Some of these folks look to be older and perhaps having impaired perceptions, some young and possibly inexperienced, which might account for it. Others though don’t appear to have either of those excuses, and must just be lousy drivers.
I’ve only done it in parking lot situations when I’ve had to make room for a passing car and then am too close to the cars on the right to make a clear turn into a space. Maybe I’ve done it occasionally when turning a sharp right onto an angle street (so, greater than a 90 degree turn) but only if it’s a situation where there are cars on both sides and it’s a narrow path.
“Fading” as described in the OP, within reason, is far more acceptable behavior than when someone is making a left turn onto a multilane road and slants in, coming within inches of the facing vehicle closest to them, because they are too damn lazy to move forward and then turn the wheel vigorously to the left to enter the new lane properly.

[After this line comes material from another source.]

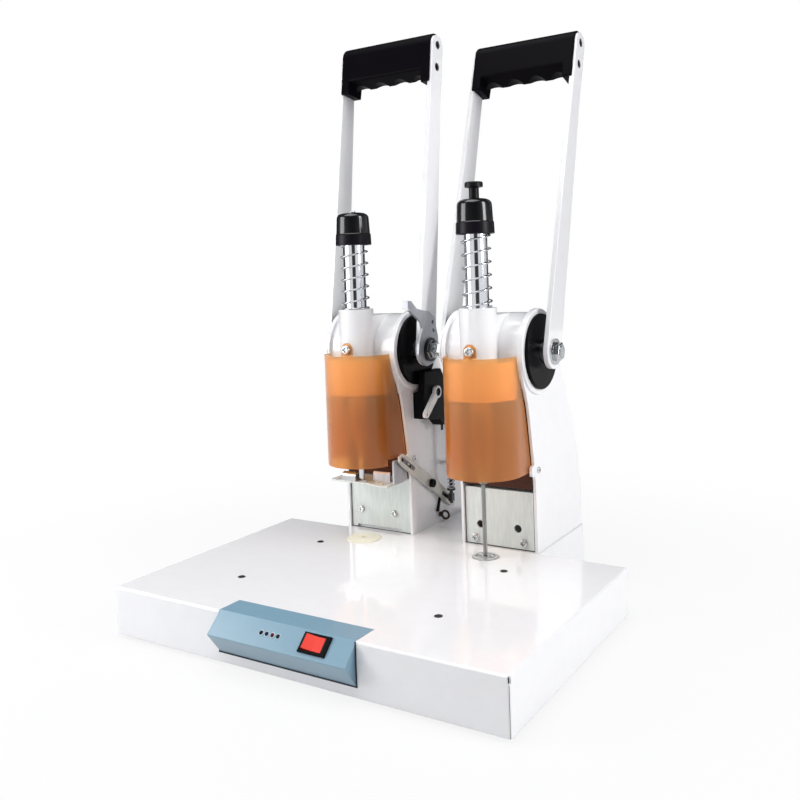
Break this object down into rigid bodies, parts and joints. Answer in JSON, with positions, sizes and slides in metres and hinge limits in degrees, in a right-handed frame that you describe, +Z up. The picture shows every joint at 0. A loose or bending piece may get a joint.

Thought that farmer’s turn meant going into the oncoming traffic lane to complete a left turn when their was no oncoming traffic, thus allowing the cars behind his tractor to get on their way sooner and not wait for the slow, low speed turn.
I see it as another manifestation of “never turn the wheel more than 20 degrees deflection”.
People will not turn the steering wheel more than is comfortable without moving their hands.
In driver’s ed, we were taught to hold the wheel at ‘10 and 2’ - people will not move their hands from that position and you can pull/push the wheel only so far before you either move hands or ‘cramp’ an arm.
I haven’t seen this much in CA - in the midwest, I saw it quite often.